Europe and the CIA’s Black Sites

It’s important to remember, as Congress tries to determine who authorized what interrogation practices and when, that the interrogation practices themselves are but one abhorrent component of a larger system of black sites, kidnappings and renditions. And as Amnesty International points out in a report released Tuesday (.pdf), American agents couldn’t have carried out that program without the assistance of various European governments:

The role of European states in renditions and secret detention has ranged from active participation to tacit collusion. European agents have arrested or detained suspects and turned them over to US custody without judicial process. They have directly participated in illegal apprehensions, in one case helping US agents to snatch a suspect off a street in Italy before his rendition to Egypt. Europe’s airports have been freely used by US Central Intelligence Agency (CIA)-operated planes that have transported victims of rendition, hooded and chained, to interrogation and ill-treatment in secret incommunicado detention in locations around the world, including in Europe. European state agents have taken advantage of the unlawful detention of some of those held to interrogate them, while doing nothing to alert their families of their whereabouts or to try to remedy the illegal detention, itself a human rights violation.
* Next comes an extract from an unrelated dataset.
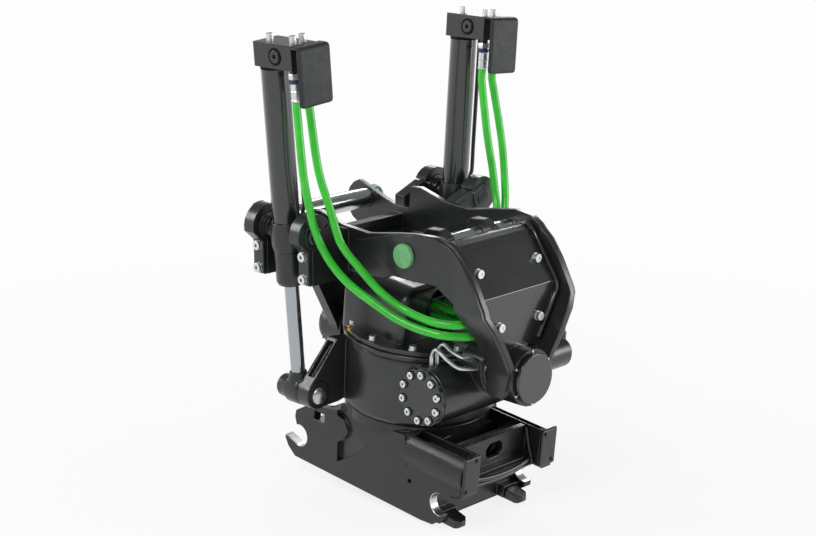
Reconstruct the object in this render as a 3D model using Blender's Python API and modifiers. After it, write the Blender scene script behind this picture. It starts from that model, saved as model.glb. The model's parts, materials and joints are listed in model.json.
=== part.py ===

Investigations have established that between 2003 and 2005, Europe was host to secret prisons run by the CIA, where detainees who were victims of enforced disappearance were held in conditions amounting to torture or other cruel, inhuman or degrading treatment. (p. 1)

With a few notable exceptions (the Council of Europe and the European Parliament among them), European governments have been slow to investigate or take responsibility for their participation in the CIA black site program. Hopefully the American Congress’ investigation will serve as an example.